The U.S. conference of Catholic bishops put out an unusually
critical statement after President Donald Trump’s initial executive
orders, saying those “focused on the treatment of immigrants and
refugees, foreign aid, expansion of the death penalty, and the
environment, are deeply troubling and will have negative
consequences, many of which will harm the most vulnerable among us.”
It was a strong rebuke from the U.S. Catholic hierarchy, which
considers abortion to be the “preeminent priority” for Catholic
voters and had cheered the 2022 Supreme Court decision to end
constitutional protections for abortion that was made possible by
Trump-appointed justices. Trump won 54% of Catholic voters in the
2024 election, a wider margin than the 50% he won of Catholic voters
in the 2020 election won by President Joe Biden, a Catholic.

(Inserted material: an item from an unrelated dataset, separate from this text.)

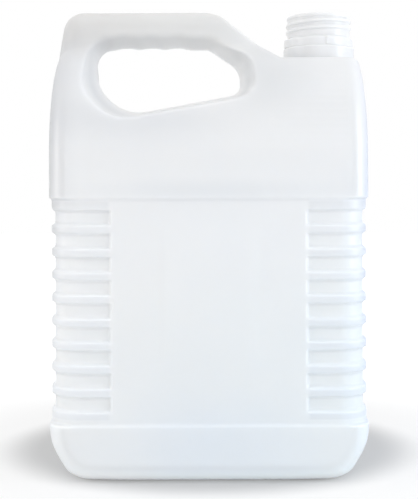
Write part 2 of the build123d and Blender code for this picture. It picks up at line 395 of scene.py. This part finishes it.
def ratchet_relief(angle, height):
    """How far the ratchet teeth stand out on the band: steep on the left, sloping off to the right."""
    relief = np.zeros_like(height)
    for tooth in range(ratchet_count):
        start = ratchet_first_angle + math.tau * tooth / ratchet_count
        past = (angle - start + math.pi) % math.tau - math.pi
        rise = smooth_step((past + ratchet_face_span) / ratchet_face_span)
        fall = 1.0 - np.clip(past / ratchet_span, 0.0, 1.0)
        relief = np.maximum(relief, np.where(past < ratchet_span, ratchet_height * rise * fall, 0.0))
    top = smooth_step((band_height - height) / ratchet_top_blend)
    foot = smooth_step(height / ratchet_foot_blend)
    return relief * top * foot


def neck_rows():
    """The neck's rings from the collar's foot over the lip to the throat: part, radius and height."""
    top = neck_top - neck_bottom
    foot = shoulder - neck_bottom
    coarse = [foot - collar_foot_sink] + [share * foot for share in collar_ring_shares]
    heights = np.concatenate([coarse, np.arange(fine_rings_start, top - lip_rounding, neck_row_step)])
    rows = [("outside", neck_profile(h), h) for h in heights]
    for turn in np.linspace(0.0, math.pi / 2, lip_outer_rings):
        radius = lip_radius - lip_rounding * (1.0 - math.cos(turn))
        rows.append(("lip", radius, top - lip_rounding * (1.0 - math.sin(turn))))
    for turn in np.linspace(0.0, math.pi / 2, lip_inner_rings):
        radius = bore_radius + lip_inner_rounding * (1.0 - math.sin(turn))
        rows.append(("lip", radius, top - lip_inner_rounding * (1.0 - math.cos(turn))))
    throat_ring = throat_radius - throat_clearance
    throat_start = bore_radius - throat_radius
    rows.append(("bore", bore_radius, top - 2.0 * lip_inner_rounding))
    rows.append(("bore", bore_radius, 0.5 * top))
    rows.append(("bore", bore_radius, 0.0))
    rows.append(("bore", throat_ring, throat_start))
    rows.append(("bore", throat_ring, throat_start - throat_length))
    return rows


def make_neck():
    """The neck's mesh: collar, band with ratchet teeth, right-handed thread, lip, bore and throat."""
    angles = np.arange(neck_columns) * math.tau / neck_columns - math.pi
    points = []
    for part, radius, height in neck_rows():
        ring = np.full(neck_columns, radius)
        level = np.full(neck_columns, height)
        if part == "outside":
            ring = ring + thread_relief(angles, level) + ratchet_relief(angles, level)
        x = neck_x + ring * np.cos(angles)
        y = ring * np.sin(angles)
        points.append(np.stack([x, y, neck_bottom + level], 1))
    rows = len(points)
    faces = []
    for row in range(rows - 1):
        for column in range(neck_columns):
            after = (column + 1) % neck_columns
            low = row * neck_columns
            high = low + neck_columns
            faces.append((low + column, low + after, high + after, high + column))
    mesh = bpy.data.meshes.new("neck")
    mesh.from_pydata(np.concatenate(points).tolist(), [], faces)
    piece = bpy.data.objects.new("neck", mesh)
    bpy.context.scene.collection.objects.link(piece)
    return piece


def join_pieces(name, pieces):
    """One mesh object from several, each kept where it is."""
    bm = bmesh.new()
    for piece in pieces:
        bm.from_mesh(piece.data)
        mesh = piece.data
        bpy.data.objects.remove(piece)
        bpy.data.meshes.remove(mesh)
    joined = bpy.data.meshes.new(name)
    bm.to_mesh(joined)
    bm.free()
    joined.shade_smooth()
    piece = bpy.data.objects.new(name, joined)
    bpy.context.scene.collection.objects.link(piece)
    return piece


def new_material(name):
    """A node material with only a Principled shader and its output."""
    material = bpy.data.materials.new(name)
    material.use_nodes = True
    return material, material.node_tree.nodes, material.node_tree.links


def soft_patch(nodes, links, place, centre, reach):
    """A soft round patch, 1 in its middle and 0 at its reach along each axis."""
    mapping = nodes.new("ShaderNodeMapping")
    mapping.vector_type = "POINT"
    mapping.inputs["Scale"].default_value = tuple(1.0 / (r * MM) for r in reach)
    mapping.inputs["Location"].default_value = tuple(-c / r for c, r in zip(centre, reach))
    links.new(place.outputs["Object"], mapping.inputs["Vector"])
    ball = nodes.new("ShaderNodeTexGradient")
    ball.gradient_type = "SPHERICAL"
    links.new(mapping.outputs["Vector"], ball.inputs["Vector"])
    ease = nodes.new("ShaderNodeMapRange")
    ease.interpolation_type = "SMOOTHSTEP"
    links.new(ball.outputs["Fac"], ease.inputs["Value"])
    return ease.outputs["Result"]


def worked_out(nodes, links, operation, *values):
    """The result of a calculation with numbers and the outputs of other nodes."""
    node = nodes.new("ShaderNodeMath")
    node.operation = operation
    for entry, value in zip(node.inputs, values):
        if isinstance(value, float):
            entry.default_value = value
        else:
            links.new(value, entry)
    return node.outputs["Value"]


def spread_between(nodes, links, value, low, high, at_low, at_high):
    """Goes smoothly from one value to another while the input goes from low to high."""
    spread = nodes.new("ShaderNodeMapRange")
    spread.interpolation_type = "SMOOTHSTEP"
    spread.inputs["From Min"].default_value = low
    spread.inputs["From Max"].default_value = high
    spread.inputs["To Min"].default_value = at_low
    spread.inputs["To Max"].default_value = at_high
    links.new(value, spread.inputs["Value"])
    return spread.outputs["Result"]


def tinted(nodes, links, colour, patch, tint, strength):
    """A colour multiplied by a tint where a patch lies."""
    mix = nodes.new("ShaderNodeMix")
    mix.data_type = "RGBA"
    mix.blend_type = "MULTIPLY"
    mix.inputs["B"].default_value = tint
    links.new(worked_out(nodes, links, "MULTIPLY", patch, strength), mix.inputs["Factor"])
    links.new(colour, mix.inputs["A"])
    return mix.outputs["Result"]


def rib_shares(nodes, links, place):
    """Two shares: 1 on the ribs between the pockets, and 1 on the pockets, each 0 elsewhere."""
    axes = nodes.new("ShaderNodeSeparateXYZ")
    links.new(place.outputs["Object"], axes.inputs["Vector"])
    height = axes.outputs["Z"]
    below_top = worked_out(nodes, links, "SUBTRACT", height, rib_top)
    from_rib = worked_out(nodes, links, "PINGPONG", below_top, rib_pitch / 2)
    rib_low = rib_half_height - rib_edge
    rib_high = rib_half_height + rib_edge
    on_rib = spread_between(nodes, links, from_rib, rib_low, rib_high, 1.0, 0.0)
    aside = worked_out(nodes, links, "ABSOLUTE", axes.outputs["X"])
    zone = spread_between(nodes, links, aside, rib_start, rib_start + rib_side_edge, 0.0, 1.0)
    for level, at_low, at_high in ((rib_zone_bottom, 0.0, 1.0), (rib_zone_top, 1.0, 0.0)):
        side = spread_between(nodes, links, height, level - rib_edge, level + rib_edge, at_low, at_high)
        zone = worked_out(nodes, links, "MULTIPLY", zone, side)
    rib = worked_out(nodes, links, "MULTIPLY", zone, on_rib)
    return rib, worked_out(nodes, links, "SUBTRACT", zone, rib)


def milky_plastic():
    """Natural high-density polyethylene: milky, light passes into it, its colour uneven at random, with
    painted light and shade in patches and on the ribs and pockets.
    """
    material, nodes, links = new_material("milky_plastic")
    shader = nodes["Principled BSDF"]
    shader.inputs["Roughness"].default_value = 0.32
    shader.inputs["IOR"].default_value = 1.54
    shader.inputs["Subsurface Weight"].default_value = 0.9
    shader.inputs["Subsurface Radius"].default_value = (1.0, 0.97, 0.93)
    shader.inputs["Subsurface Scale"].default_value = 2.5 * MM
    place = nodes.new("ShaderNodeTexCoord")
    cloud = nodes.new("ShaderNodeTexNoise")
    cloud.inputs["Scale"].default_value = 16.0
    cloud.inputs["Detail"].default_value = 3.0
    links.new(place.outputs["Object"], cloud.inputs["Vector"])
    tone = nodes.new("ShaderNodeValToRGB")
    tone.color_ramp.elements[0].position = 0.35
    tone.color_ramp.elements[0].color = (0.92, 0.926, 0.937, 1.0)
    tone.color_ramp.elements[1].position = 0.65
    tone.color_ramp.elements[1].color = (0.94, 0.94, 0.942, 1.0)
    links.new(cloud.outputs["Fac"], tone.inputs["Fac"])
    colour = tone.outputs["Color"]
    # Painted light and shade: each patch darkens, lightens or tints the colour where light and shade fall.
    for centre, reach, tint, strength in painted_light_patches:
        patch = soft_patch(nodes, links, place, centre, reach)
        colour = tinted(nodes, links, colour, patch, tint, strength)
    # Painted shade on the ribs and painted light on the pockets' floors.
    rib, pocket = rib_shares(nodes, links, place)
    colour = tinted(nodes, links, colour, rib, rib_painted_shade, 1.0)
    colour = tinted(nodes, links, colour, pocket, pocket_painted_light, 1.0)
    links.new(colour, shader.inputs["Base Color"])
    grain = nodes.new("ShaderNodeTexNoise")
    grain.inputs["Scale"].default_value = 900.0
    grain.inputs["Detail"].default_value = 4.0
    links.new(place.outputs["Object"], grain.inputs["Vector"])
    bump = nodes.new("ShaderNodeBump")
    bump.inputs["Strength"].default_value = 0.12
    bump.inputs["Distance"].default_value = 0.1 * MM
    links.new(grain.outputs["Fac"], bump.inputs["Height"])
    links.new(bump.outputs["Normal"], shader.inputs["Normal"])
    return material


def seen_rays(nodes, links):
    """1 for rays of the camera, of reflections and of clear views through things, and 0 for all others."""
    ray = nodes.new("ShaderNodeLightPath")
    either = worked_out(nodes, links, "MAXIMUM", ray.outputs["Is Camera Ray"], ray.outputs["Is Glossy Ray"])
    return worked_out(nodes, links, "MAXIMUM", either, ray.outputs["Is Transmission Ray"])


def white_floor():
    """A white floor that keeps the jug's real shadow, with a painted soft shadow round the foot where it
    glows less, and turns into plain white further away.
    """
    material, nodes, links = new_material("white_floor")
    shader = nodes["Principled BSDF"]
    shader.inputs["Roughness"].default_value = 0.9
    shader.inputs["Specular IOR Level"].default_value = 0.0
    seen = seen_rays(nodes, links)
    tone = spread_between(nodes, links, seen, 0.0, 1.0, floor_white, floor_seen)
    links.new(tone, shader.inputs["Base Color"])
    # Painted shadow: the glow grows on ovals away from the foot, so the floor is darker close to the jug.
    place = nodes.new("ShaderNodeTexCoord")
    oval = nodes.new("ShaderNodeMapping")
    oval.inputs["Location"].default_value = (0.0, -painted_shadow_centre / painted_shadow_half_depth, 0.0)
    oval.inputs["Scale"].default_value = (1.0 / painted_shadow_half_width, 1.0 / painted_shadow_half_depth, 1.0)
    links.new(place.outputs["Object"], oval.inputs["Vector"])
    reach = nodes.new("ShaderNodeVectorMath")
    reach.operation = "LENGTH"
    links.new(oval.outputs["Vector"], reach.inputs[0])
    rise = painted_shadow_glow_steps[0][1]
    for (start, darker), (end, lighter) in zip(painted_shadow_glow_steps, painted_shadow_glow_steps[1:]):
        more = spread_between(nodes, links, reach.outputs["Value"], start, end, 0.0, lighter - darker)
        rise = worked_out(nodes, links, "ADD", rise, more)
    glow = nodes.new("ShaderNodeEmission")
    glow.inputs["Color"].default_value = (1.0, 1.0, 1.0, 1.0)
    links.new(worked_out(nodes, links, "MULTIPLY", seen, rise), glow.inputs["Strength"])
    both = nodes.new("ShaderNodeAddShader")
    links.new(shader.outputs["BSDF"], both.inputs[0])
    links.new(glow.outputs["Emission"], both.inputs[1])
    links.new(both.outputs["Shader"], nodes["Material Output"].inputs["Surface"])
    return material


def make_floor():
    """A wide floor under the jug."""
    mesh = bpy.data.meshes.new("floor")
    signs = [(-1.0, -1.0), (1.0, -1.0), (1.0, 1.0), (-1.0, 1.0)]
    corners = [(floor_reach * x_sign, floor_reach * y_sign, 0.0) for x_sign, y_sign in signs]
    mesh.from_pydata(corners, [], [(0, 1, 2, 3)])
    floor = bpy.data.objects.new("floor", mesh)
    floor.location.z = cad_low.z - floor_gap
    floor.data.materials.append(white_floor())
    bpy.context.scene.collection.objects.link(floor)


def make_world():
    """Even soft light all round, and a white background for the camera and for reflections."""
    world = bpy.data.worlds.new("studio")
    bpy.context.scene.world = world
    world.use_nodes = True
    nodes = world.node_tree.nodes
    links = world.node_tree.links
    room = nodes["Background"]
    room.inputs["Color"].default_value = (1.0, 1.0, 1.0, 1.0)
    room.inputs["Strength"].default_value = room_light
    white = nodes.new("ShaderNodeBackground")
    white.inputs["Color"].default_value = (1.0, 1.0, 1.0, 1.0)
    white.inputs["Strength"].default_value = 1.0
    mixed = nodes.new("ShaderNodeMixShader")
    links.new(seen_rays(nodes, links), mixed.inputs["Fac"])
    links.new(room.outputs["Background"], mixed.inputs[1])
    links.new(white.outputs["Background"], mixed.inputs[2])
    links.new(mixed.outputs["Shader"], nodes["World Output"].inputs["Surface"])


def make_lamps():
    """Soft boxes above, before, left and right of the jug, the right one slightly blue."""
    for name, (place, width, height, watts, colour) in lamps.items():
        light = bpy.data.lights.new(name, "AREA")
        light.color = colour
        light.shape = "RECTANGLE"
        light.size = width
        light.size_y = height
        light.energy = watts
        lamp = bpy.data.objects.new(name, light)
        lamp.location = place
        lamp.rotation_euler = (Vector(lamp_target) - Vector(place)).to_track_quat("-Z", "Y").to_euler()
        bpy.context.scene.collection.objects.link(lamp)


def make_camera():
    """A level camera in front of the jug, with its shift taking the horizon to the photograph's row."""
    data = bpy.data.cameras.new("camera")
    data.sensor_width = sensor_size
    data.lens = sensor_size * focal_pixels / picture_height
    data.shift_y = -(picture_height / 2 - horizon_row) / picture_height
    data.shift_x = (picture_width / 2 - axis_column) / picture_height
    camera = bpy.data.objects.new("camera", data)
    camera.location = (0.0, -camera_distance, camera_height)
    camera.rotation_euler = (math.pi / 2, camera_roll, 0.0)
    bpy.context.scene.collection.objects.link(camera)
    bpy.context.scene.camera = camera


outer_skin = skin_copy("outer_skin", True)
soften_skin(outer_skin, outer_triangles)
open_at_neck(outer_skin, shoulder + opening_over_shoulder, collar_radius + opening_past_collar)
inner_skin = skin_copy("inner_skin", False)
soften_skin(inner_skin, inner_triangles)
open_at_neck(inner_skin, neck_bottom - opening_under_neck, throat_radius + opening_past_throat)
jug = join_pieces("jug_body", [outer_skin, inner_skin, make_neck()])
jug.data.materials.append(milky_plastic())
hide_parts("jug")
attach(jug, "root")

make_floor()
make_world()
make_lamps()
make_camera()
bpy.context.scene.view_settings.view_transform = "Standard"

Inspired by the biblical call to “welcome the stranger,” Francis has
made caring for migrants a priority of his pontificate, demanding
that countries welcome, protect, promote and integrate those fleeing
conflicts, poverty and climate disasters. Francis has also said
governments are expected to do so to the limits of their capacity.
“And I don’t think that is any country except perhaps Lebanon, and
maybe one or two other exceptions who are really over the limit,”
Czerny said. “So I think it’s incumbent on us first of all as human
beings, as citizens, as believers, and in our case, as Christians.”